SET TASK: Give back the lines exactly, from the first one to the line with "node tree that", both ends included.

INFORMATION SHOWN:

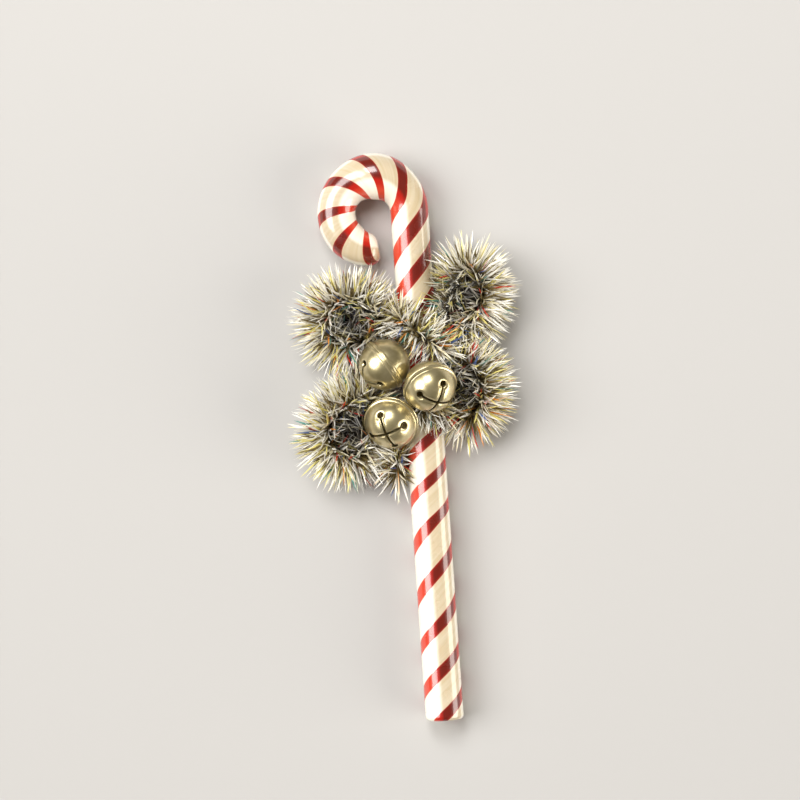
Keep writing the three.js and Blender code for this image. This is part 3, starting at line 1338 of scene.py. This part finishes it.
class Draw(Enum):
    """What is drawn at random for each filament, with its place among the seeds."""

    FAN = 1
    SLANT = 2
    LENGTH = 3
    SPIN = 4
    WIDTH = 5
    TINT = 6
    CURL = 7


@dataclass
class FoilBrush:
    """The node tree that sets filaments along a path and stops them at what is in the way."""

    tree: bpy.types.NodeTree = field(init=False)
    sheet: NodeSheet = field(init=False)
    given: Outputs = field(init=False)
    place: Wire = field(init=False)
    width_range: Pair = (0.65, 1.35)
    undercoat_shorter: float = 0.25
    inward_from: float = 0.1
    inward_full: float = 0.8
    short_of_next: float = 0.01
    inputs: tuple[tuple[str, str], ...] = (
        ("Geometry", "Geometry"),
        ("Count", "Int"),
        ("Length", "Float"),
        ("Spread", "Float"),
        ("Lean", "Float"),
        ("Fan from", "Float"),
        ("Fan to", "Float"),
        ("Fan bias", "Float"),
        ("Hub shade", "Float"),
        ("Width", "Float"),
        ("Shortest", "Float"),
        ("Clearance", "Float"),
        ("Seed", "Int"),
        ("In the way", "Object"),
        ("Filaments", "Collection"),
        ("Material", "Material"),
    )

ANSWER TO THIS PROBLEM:
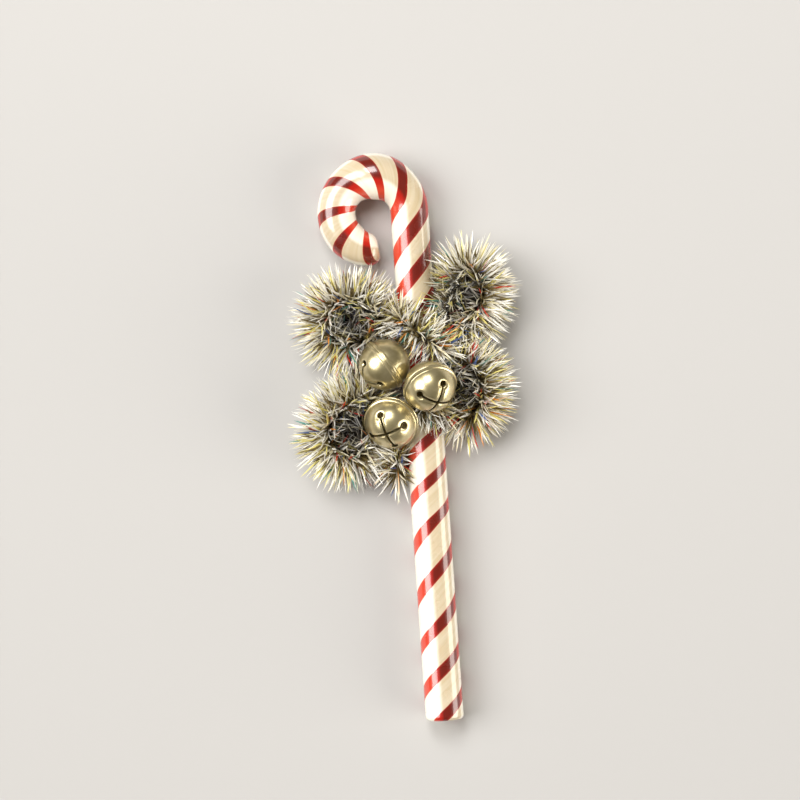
Keep writing the three.js and Blender code for this image. This is part 3, starting at line 1338 of scene.py. This part finishes it.
class Draw(Enum):
    """What is drawn at random for each filament, with its place among the seeds."""

    FAN = 1
    SLANT = 2
    LENGTH = 3
    SPIN = 4
    WIDTH = 5
    TINT = 6
    CURL = 7


@dataclass
class FoilBrush:
    """The node tree that sets filaments along a path and stops them at what is in the way."""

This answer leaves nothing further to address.